Family of Dave Walker Says Evidence Points to Murder

Friends and family of Canadian journalist Dave Walker, whose badly decomposed body was found on May 1 in Siem Reap province, have issued new statements accusing the Cambodian and Canadian governments of being complicit in what they say was his murder.

According to a statement posted online by journalist Nate Thayer, but which is attributed to Dave Walker’s next of kin, Tammy Madon, an on-site investigation by a seven-member pathology and forensic team points to murder.

“Walker was found facing face up on his back,” the statement says.

“The preliminary determination was that Walker’s neck was broken. His hands were both tightly clenched in a fist-like position, grabbing at the ground. The medical professional pathology and forensic team specifically estimated that Walker was involved in a struggle, during which he was alive for approximately five minutes.”

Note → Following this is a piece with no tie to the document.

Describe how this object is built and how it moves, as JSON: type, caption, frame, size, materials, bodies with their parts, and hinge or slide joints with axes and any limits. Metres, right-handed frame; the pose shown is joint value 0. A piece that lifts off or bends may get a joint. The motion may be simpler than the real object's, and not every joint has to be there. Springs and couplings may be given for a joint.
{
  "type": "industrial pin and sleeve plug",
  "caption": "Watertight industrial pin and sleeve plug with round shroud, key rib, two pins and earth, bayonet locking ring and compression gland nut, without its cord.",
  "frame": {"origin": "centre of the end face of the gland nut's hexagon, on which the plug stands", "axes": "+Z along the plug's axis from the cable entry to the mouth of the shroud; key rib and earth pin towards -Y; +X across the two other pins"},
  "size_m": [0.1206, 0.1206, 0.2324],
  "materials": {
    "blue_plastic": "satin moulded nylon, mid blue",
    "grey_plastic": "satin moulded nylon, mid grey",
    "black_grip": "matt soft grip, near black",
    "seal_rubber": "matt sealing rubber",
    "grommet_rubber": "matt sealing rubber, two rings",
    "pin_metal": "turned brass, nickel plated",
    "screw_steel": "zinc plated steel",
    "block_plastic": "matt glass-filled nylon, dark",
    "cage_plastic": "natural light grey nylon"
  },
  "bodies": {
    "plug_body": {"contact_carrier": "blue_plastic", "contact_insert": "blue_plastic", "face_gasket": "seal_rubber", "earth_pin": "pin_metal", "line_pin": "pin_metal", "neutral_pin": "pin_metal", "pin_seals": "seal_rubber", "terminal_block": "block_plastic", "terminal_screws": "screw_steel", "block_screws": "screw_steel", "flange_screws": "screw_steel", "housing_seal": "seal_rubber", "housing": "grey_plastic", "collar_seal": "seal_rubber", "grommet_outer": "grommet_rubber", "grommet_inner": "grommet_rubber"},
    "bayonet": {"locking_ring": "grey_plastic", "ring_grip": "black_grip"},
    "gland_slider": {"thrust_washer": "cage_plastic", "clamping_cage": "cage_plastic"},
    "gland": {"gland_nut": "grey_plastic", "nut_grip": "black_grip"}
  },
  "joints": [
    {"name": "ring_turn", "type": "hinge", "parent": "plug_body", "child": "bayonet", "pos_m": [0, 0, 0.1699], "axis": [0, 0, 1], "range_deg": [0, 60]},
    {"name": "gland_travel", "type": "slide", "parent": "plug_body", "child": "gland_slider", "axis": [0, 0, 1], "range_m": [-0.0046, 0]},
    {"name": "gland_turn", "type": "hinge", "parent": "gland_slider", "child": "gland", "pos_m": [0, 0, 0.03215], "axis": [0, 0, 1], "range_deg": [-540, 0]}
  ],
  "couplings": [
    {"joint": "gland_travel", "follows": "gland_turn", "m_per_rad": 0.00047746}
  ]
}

The statement says the Canadian government is in possession of that information, and that it has “been aware for more than two months that a named person of interest in Dave Walker’s disappearance and now confirmed murder—another Canadian citizen—was living in Cambodia and that his Canadian passport had expired.”

It claims that this person of interest—whom the Cambodian authorities allegedly wanted to question over the death—fled Cambodia on Tuesday, using a new passport issued by the Canadian authorities.

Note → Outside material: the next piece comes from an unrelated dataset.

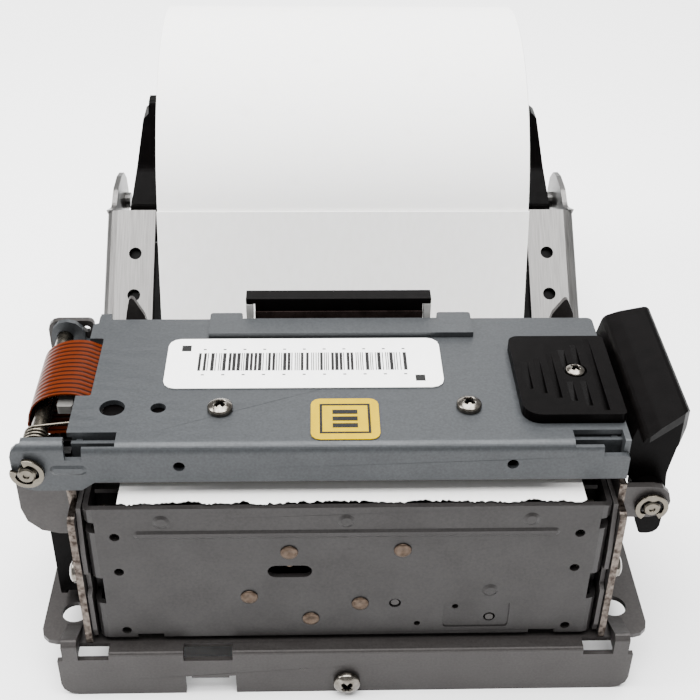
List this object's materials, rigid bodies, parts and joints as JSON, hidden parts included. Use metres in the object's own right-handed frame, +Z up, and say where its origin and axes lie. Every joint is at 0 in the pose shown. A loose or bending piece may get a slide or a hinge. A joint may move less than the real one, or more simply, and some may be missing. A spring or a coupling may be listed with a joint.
{
  "type": "receipt printer",
  "caption": "Open-frame kiosk printer that feeds paper from a rear roll over a platen, under a hinged print-head cover, to a front cutter; a side lever frees the cover.",
  "frame": {"origin": "middle of the tray's front flange, on its lower edge, where the printer stands", "axes": "+X to the right seen from the front, +Y to the back towards the paper roll, +Z up"},
  "size_m": [0.1154, 0.1615, 0.086],
  "materials": {
    "frame_steel": "zinc-plated sheet, dull",
    "arm_steel": "brushed sheet, bright",
    "cover_steel": "blue-grey satin",
    "bright_steel": "plated and polished",
    "copper": "dull copper",
    "brass": "satin",
    "motor_can": "drawn can",
    "aluminium": "extruded",
    "black_plastic": "fine-grained moulding",
    "gear_plastic": "acetal",
    "white_plastic": "satin",
    "rubber": "ground",
    "ceramic": "glazed substrate",
    "orange_film": "polyimide ribbon cable",
    "brown_film": "polyimide film",
    "white_label": "satin label stock",
    "yellow_label": "satin label stock",
    "paper": "coated thermal paper",
    "cardboard": "wound board"
  },
  "bodies": {
    "chassis": {"base_tray": "frame_steel", "tray_screw": "bright_steel", "side_frame_left": "frame_steel", "side_frame_right": "frame_steel", "rear_plate": "frame_steel", "side_screw_left": "bright_steel", "side_screw_right": "bright_steel", "cutter_plate": "frame_steel", "cutter_back": "frame_steel", "cutter_motor": "motor_can", "rivet_1": "copper", "rivet_2": "copper", "rivet_3": "copper", "rivet_4": "copper", "rivet_5": "copper", "feed_motor": "motor_can", "gear_cover": "black_plastic", "hinge_shaft": "bright_steel", "hinge_clip": "bright_steel", "flex_lower": "orange_film", "lever_pin": "bright_steel", "lever_clip": "bright_steel", "arm_left": "arm_steel", "arm_right": "arm_steel", "holder_left": "black_plastic", "holder_right": "black_plastic", "guide_rod": "bright_steel", "paper_web": "paper", "paper_end": "paper"},
    "cover": {"top_cover": "cover_steel", "rear_strip": "cover_steel", "white_label": "white_label", "yellow_label": "yellow_label", "latch_pad": "black_plastic", "cover_screw_left": "bright_steel", "cover_screw_right": "bright_steel", "latch_screw": "bright_steel", "head_carrier": "black_plastic", "heat_sink": "aluminium", "print_head": "ceramic", "fixed_blade": "bright_steel", "head_connector": "black_plastic", "head_film": "brown_film", "connector_clip_left": "white_plastic", "connector_clip_right": "white_plastic", "hinge_spring": "bright_steel", "flex_upper": "orange_film", "flex_clip": "white_plastic"},
    "lever": {"release_lever": "black_plastic"},
    "roll": {"paper_roll": "paper", "paper_core": "cardboard"},
    "platen": {"platen_roller": "rubber", "platen_shaft": "bright_steel", "platen_gear": "gear_plastic"},
    "idler": {"idler_gear": "gear_plastic"},
    "feed_drive": {"feed_pinion": "brass"},
    "crank": {"crank_gear": "gear_plastic"},
    "cutter_drive": {"cutter_pinion": "brass"},
    "blade": {"cutter_blade": "bright_steel"}
  },
  "joints": [
    {"name": "cover_hinge", "type": "hinge", "parent": "chassis", "child": "cover", "pos_m": [-0.0537, 0.025, 0.0502], "axis": [0, -1, 0], "range_deg": [0, 75]},
    {"name": "lever_pivot", "type": "hinge", "parent": "chassis", "child": "lever", "pos_m": [0.0526, 0.025, 0.0412], "axis": [0, 1, 0], "range_deg": [0, 18], "stiffness_Nm_per_rad": 0.03, "springref_deg": -5.73},
    {"name": "roll_spin", "type": "hinge", "parent": "chassis", "child": "roll", "pos_m": [0, 0.119, 0.046], "axis": [1, 0, 0], "continuous": true},
    {"name": "platen_spin", "type": "hinge", "parent": "chassis", "child": "platen", "pos_m": [0, 0.0235, 0.036], "axis": [1, 0, 0], "continuous": true},
    {"name": "idler_spin", "type": "hinge", "parent": "chassis", "child": "idler", "pos_m": [-0.05, 0.03228, 0.02335], "axis": [1, 0, 0], "continuous": true},
    {"name": "feed_drive_spin", "type": "hinge", "parent": "chassis", "child": "feed_drive", "pos_m": [-0.05, 0.0215, 0.0203], "axis": [1, 0, 0], "continuous": true},
    {"name": "crank_turn", "type": "hinge", "parent": "chassis", "child": "crank", "pos_m": [-0.0103, 0.0087, 0.0336], "axis": [0, 1, 0], "range_deg": [0, 180]},
    {"name": "cutter_drive_turn", "type": "hinge", "parent": "chassis", "child": "cutter_drive", "pos_m": [-0.01759, 0.0087, 0.02259], "axis": [0, 1, 0], "range_deg": [-316, 0]},
    {"name": "blade_slide", "type": "slide", "parent": "chassis", "child": "blade", "axis": [0, 0, 1], "range_m": [0, 0.0082], "deforming": ["paper_end"]}
  ],
  "couplings": [
    {"joint": "idler_spin", "follows": "platen_spin", "ratio": -1.2},
    {"joint": "feed_drive_spin", "follows": "platen_spin", "ratio": 2},
    {"joint": "crank_turn", "follows": "blade_slide", "rad_per_m": 383.12},
    {"joint": "cutter_drive_turn", "follows": "blade_slide", "rad_per_m": -670.46}
  ]
}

Dave Walker, 58, disappeared under mysterious circumstances from his Siem Reap guesthouse in February. His body was found on May 1 by two boys near Angkor Thom inside the Angkor Archaeological Park.

Cambodian police have repeatedly said that Dave Walker died of a heart attack. On Thursday, the provincial police chief, Sort Nady, claimed that Dave Walker likely fell unconscious in the forest, alone and far from his guesthouse, because of a lack of fresh air among the trees.

But Ms. Madon says no autopsy was ever carried out, and that Cambodian officials even prevented the forensic team from taking the body to Thailand for further tests.

“For 48 hours since the public official cover-up into Walker’s murder began, the Canadian government has remained silent and become complicit in the intentional cover-up of the murder of a Canadian citizen,” she says.

A second statement, also issued by Ms. Madon, disputes claims by Touch Malai, deputy chief of the provincial technical and science police bureau, that the forensics experts from Canada and Thailand conducted an autopsy on the body.

“These statements are indisputably false and the true facts that Canadian citizen journalist Dave Walker was murdered are precisely known to the Canadian government, the Cambodian government, the professional medical team of pathologists and forensic specialists and the family of Dave Walker,” it says.

“There has, to date, been no autopsy,” the statement adds.

Mr. Malai could not be reached, but Pheng Pech, another deputy at the same bureau, denied the claims that the Canadian was murdered and that there had been a cover-up.

“What proof do they have that it is a murder case?” he asked.

“If he said it’s a murder, please invite him to testify with the police, because we haven’t seen that it is a murder, based on our examination.”

Mr. Pech also denied the claims that Cambodian authorities prevented the international forensic team from conducting further test on the body in Thailand, saying that the authorities here have to complete paperwork on the case.

“Right now, the corpse is being kept at the provincial referral hospital to wait for a relative or the embassy to come and take it,” he said.

Officials at the Canadian Embassy in Bangkok could not be reached.